Lower house Members elected in 1967

The 4th Lok Sabha was in session from 4 March 1967 to 27 December 1970. Its members were elected in February and March 1967. 13 sitting members from the Rajya Sabha were elected to the 4th Lok Sabha in the general election.Indira Gandhi was again the Prime Minister, as in the 3rd Lok Sabha.
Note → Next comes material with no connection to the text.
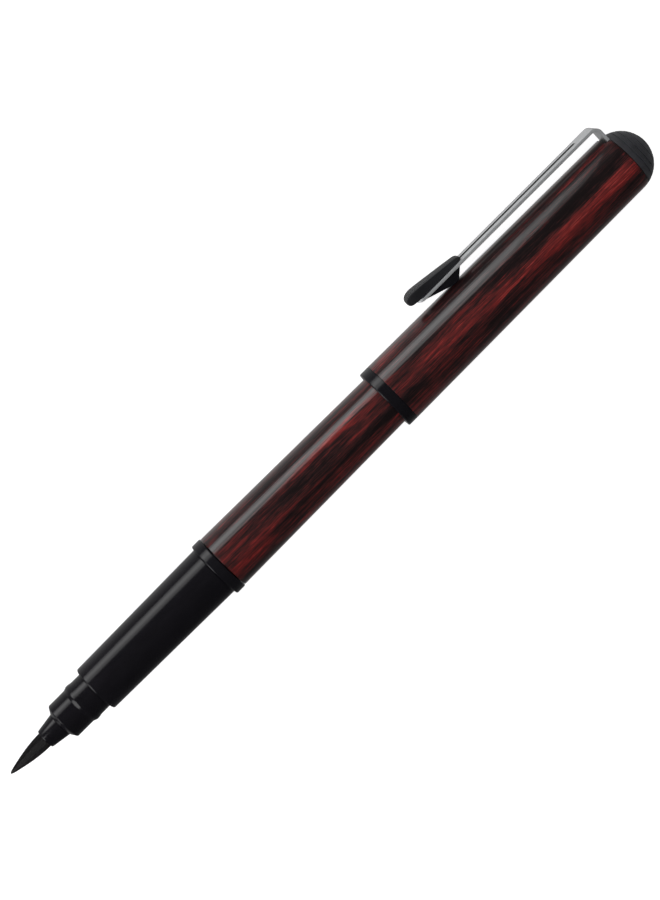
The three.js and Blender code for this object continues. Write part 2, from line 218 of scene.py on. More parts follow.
def grain_lacquer():
    """Dark wood with red heartwood under clear gloss lacquer."""
    material, tree, principled = shader(
        "grain_lacquer", Roughness=0.32, Coat_Weight=1.0, Coat_Roughness=0.04, Coat_IOR=1.5,
        Specular_IOR_Level=0.15)
    where = pen_coordinates(tree)
    parts = add(tree, "ShaderNodeSeparateXYZ", _0=where)
    station, toward_clip, up = parts.outputs
    waver = noise(tree, where, (0.05, 0.6, 0.6), 1.0, 2.0)
    turn = maths(tree, "ARCTAN2", toward_clip, up)
    degrees = maths(tree, "ADD", maths(tree, "MULTIPLY", turn, 180 / math.pi),
                    maths(tree, "MULTIPLY", maths(tree, "SUBTRACT", waver, 0.5), 26))
    red = zones(tree, station, degrees, RED_ZONES)
    dark = zones(tree, station, degrees, DARK_ZONES)
    broad = noise(tree, where, (0.035, 0.45, 0.45), 1.0, 2.0, 0.5)
    streaks = noise(tree, where, (0.07, 1.5, 1.5), 1.3, 4.0, 0.62, 0.25)
    fibres = noise(tree, where, (0.16, 6.0, 6.0), 1.0, 3.0, 0.6)
    threads = noise(tree, where, (0.45, 13.0, 13.0), 1.0, 2.0, 0.6)
    level = maths(tree, "ADD", 0.285, maths(tree, "SUBTRACT", red, dark))
    for texture, weight in ((broad, 0.4), (streaks, 1.2), (fibres, 1.1), (threads, 1.3)):
        swing = maths(tree, "SUBTRACT", texture, 0.5)
        level = maths(tree, "ADD", level, maths(tree, "MULTIPLY", swing, weight))
    colour = ramp(tree, level, (
        (0.0, (0.009, 0.006, 0.0065)), (0.22, (0.021, 0.011, 0.0115)), (0.42, (0.062, 0.015, 0.015)),
        (0.62, (0.15, 0.018, 0.018)), (0.82, (0.28, 0.025, 0.023)), (1.0, (0.42, 0.06, 0.05))))
    tree.links.new(colour, principled.inputs["Base Color"])
    bump(tree, principled, streaks, 0.05, 0.00002)
    return material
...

Her premiership would continue into the following Lok Sabha, the 5th, which was constituted after the 1971 Indian general election.

==Important members==
- Speaker:
  - Neelam Sanjiva Reddy from 17 March 1967 to 19 July 1969
  - Gurdial Singh Dhillon from 8 August 1969 to 19 March 1971
- Deputy Speaker:
  - Raghunath Keshav Khadilkar from 28 March 1967 to 1 November 1969
  - George Gilbert Swell from 9 December 1969 to 27 December 1970
- Secretary General:
  - S. L. Shakdhar from 2 September 1964 to 18 June 1977

==Membership by political party==

| 4th Lok Sabha Party Name | Code | Number of MP's (total 520) |
|---|---|---|
| Indian National Congress | INC | 283 |
| Swatantra Party | SP | 44 |
| Bharatiya Jana Sangh | BJS | 35 |
| Dravida Munnetra Kazhagam | DMK | 25 |
| Samyukta Socialist Party | SSP | 23 |
| Communist Party of India | CPI | 23 |
| Communist Party of India (Marxist) | CPI(M) | 19 |
| Praja Socialist Party | PSP | 13 |
| Bangla Congress | BC | 5 |
| Akali Dal – Sant Fateh Singh | ADS | 3 |
| All India Forward Bloc | AIFB | 2 |
| Indian Union Muslim League | IUML | 2 |
| Peasants and Workers Party of India | PWPI | 2 |
| Republican Party of India | RPI | 1 |
| United Goans (Sequiera Group) | UG(S) | 1 |
| Jana Kranti Dal | JKD | 1 |
| Jammu & Kashmir National Conference | NC | 1 |
| Independents | - | 35 |
| Nominated Anglo-Indians | - | 2 |

===Women Members===

State: Constituency; Name of Elected M.P.; Party affiliation
Andhra Pradesh: Bhadrachalam (ST); B. Radhabai Ananda Rao; Indian National Congress
Medak: Sangam Laxmi Bai
Khammam: T. Lakshmi Kantamma
Bihar: Barh; Tarkeshwari Sinha
Chatra: Vijaya Raje; Independent politician
Dhanbad: Rani Lalita Rajya Laxmi
Palamau (SC): Kamla Kumari; Indian National Congress
Gujrat: Amreli; Jayaben Shah
Kerala: Ambalapuzha; Suseela Gopalan; Communist Party of India
Madhya Pradesh: Guna; Vijaya Raje Scindia; Swatantra Party
Shahdol (ST): Girja Kumari; Indian National Congress
Raigarh (ST): Rajni Devi
Janjgir: Minimata Agam Dass Guru
Rajnandgaon: Padmawati Devi
Madras: Karur; C. Muthuswamy Gounder; Swatantra Party
Maharashtra: Ratnagiri; Sharda Mukherjee; Indian National Congress
Hatkanangale: Maharani Vijayamala Bhonsle; Peasants and Workers Party of India
Punjab: Patiala; Mohinder Kaur; Indian National Congress
Sangrur: Nirlep Kaur; Akali Dal – Sant Fateh Singh
Rajasthan: Jaipur; Gayatri Devi; Swatantra Party
Uttar Pradesh: Aonla; Savitri Shyam; Indian National Congress
Mohanlalganj (SC): Ganga Devi
Rae Bareli: Indira Nehru Gandhi
Kaiserganj: Shakuntala Nayar; Bharatiya Jan Sangh
Gonda: Sucheta Kriplani; Indian National Congress
Phulpur: Vijaya Lakshmi Pandit
Bilhaur: Sushila Rohatgi
West Bengal: Darjeeling; Maitreyee Bose; Independent politician
Malda: Uma Roy; Indian National Congress

For the first time in India's parliamentary history, a couple was elected to the Lok Sabha - A. K. Gopalan (CPI MP from Palghat) & his wife Suseela (CPI MP from Ambalapuzha).